Gore did want to throw his changeup more today and he was able to do so successfully. After not throwing it all in his last start, he threw six changeups, five of which landed for strikes.
“If he threw his fastball like his changeup and finished, everything will be aligned and the balls will stay in the middle of the plate, where we want him to be,” Martinez said. “And that's just a minor adjustment.”
Even so, the perfectionist in Gore was still frustrated with the things that did not go right.

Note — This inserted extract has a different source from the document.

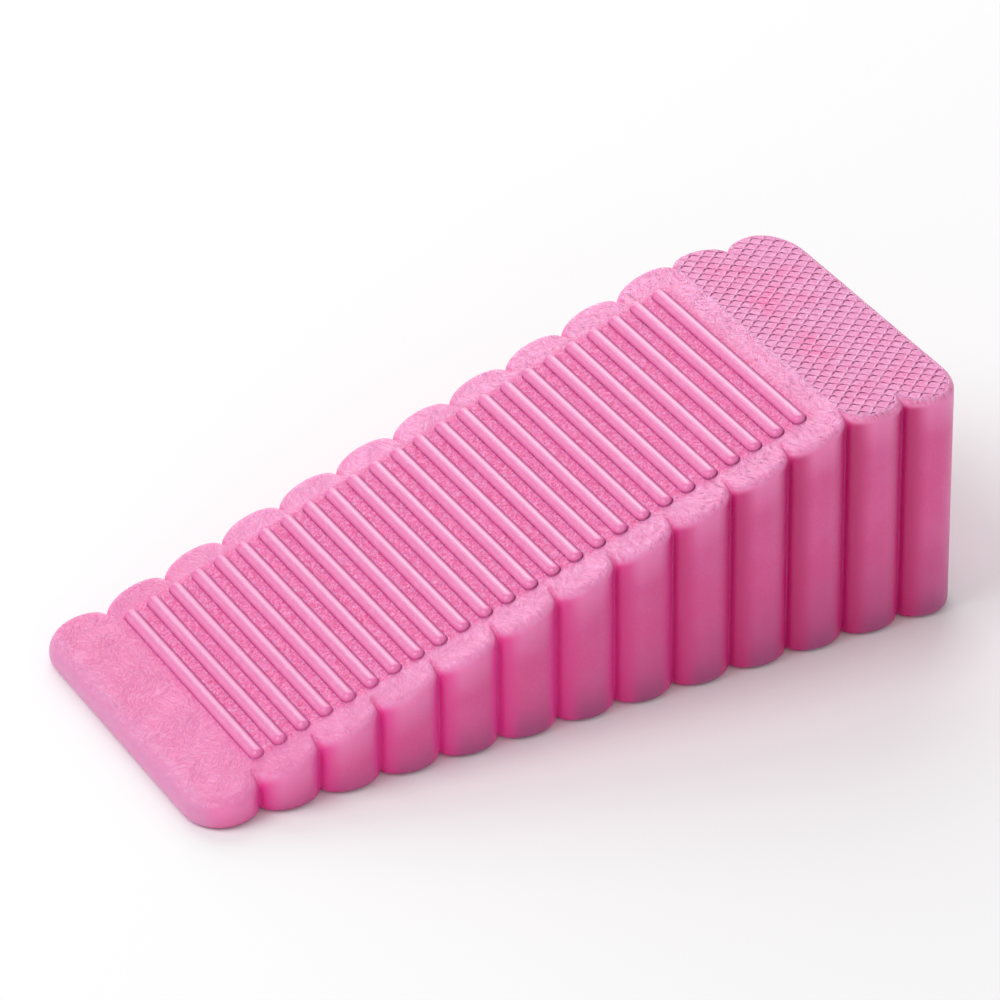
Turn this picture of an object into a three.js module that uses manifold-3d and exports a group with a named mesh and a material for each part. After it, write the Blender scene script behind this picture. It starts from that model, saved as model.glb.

“I'm going to try to be positive,” he said. “But, yeah, I got up three times, I threw less pitches today than I did the other day, I think. ... Yeah, I think that was a step. Even warming up in the third, I felt like I was starting to get going a little bit, which is good. So yeah, there's a lot of good things. Thirty-five pitches in three innings is good. But yeah, I'm sure I'll break it down and I'll find something to get better at.”
Offensively, the Nats actually jumped on the board first, with Abrams leading the way.
The young shortstop started the game with a first-pitch single up the middle. He then got a good jump and went first to third on Thomas' grounder to the left side of the infield and beat the throw back to third, showing off his speed. Abrams scored on Corey Dickerson's RBI single for a great opening sequence.
“That's something that you really don't teach. It's just reaction,” Martinez said of Abrams’ first-to-third run. “Once you stop and hesitate, you're done. So he did the right thing, he put his head down and went and got us a run.”
The Nats regained the lead with some situational hitting in the sixth off Bryan Hoeing. Thomas led off with a single and then advanced to third on Hoeing’s errant pickoff attempt that rolled all the way down to the Nats bullpen in the right field corner. Dominic Smith walked and Corey Dickerson scored on Luis García's RBI single to right. García was then caught stealing, but Smith scored on Ildemaro Vargas' groundout to make it 4-2.
Travis Blakenhorn hit a sac fly to score minor leaguer Jeremy De La Rosa in the ninth inning. Fellow prospect Armando Cruz was hit by a pitch in the leg in the same frame but stayed in the game.
An unearned error scored on Carl Edwards Jr. in the eighth thanks to a throwing error by third baseman Leonel Valera. But the right-hander pitched his second consecutive strong inning against the Marlins after a rough outing against the Mets last week. Alex Colomé, Erasmo Ramirez, Wily Peralta, Kyle Finnegan and Jordan Weems pitched scoreless innings out of the bullpen.
The Nationals are now 4-5-1 in Grapefruit League play.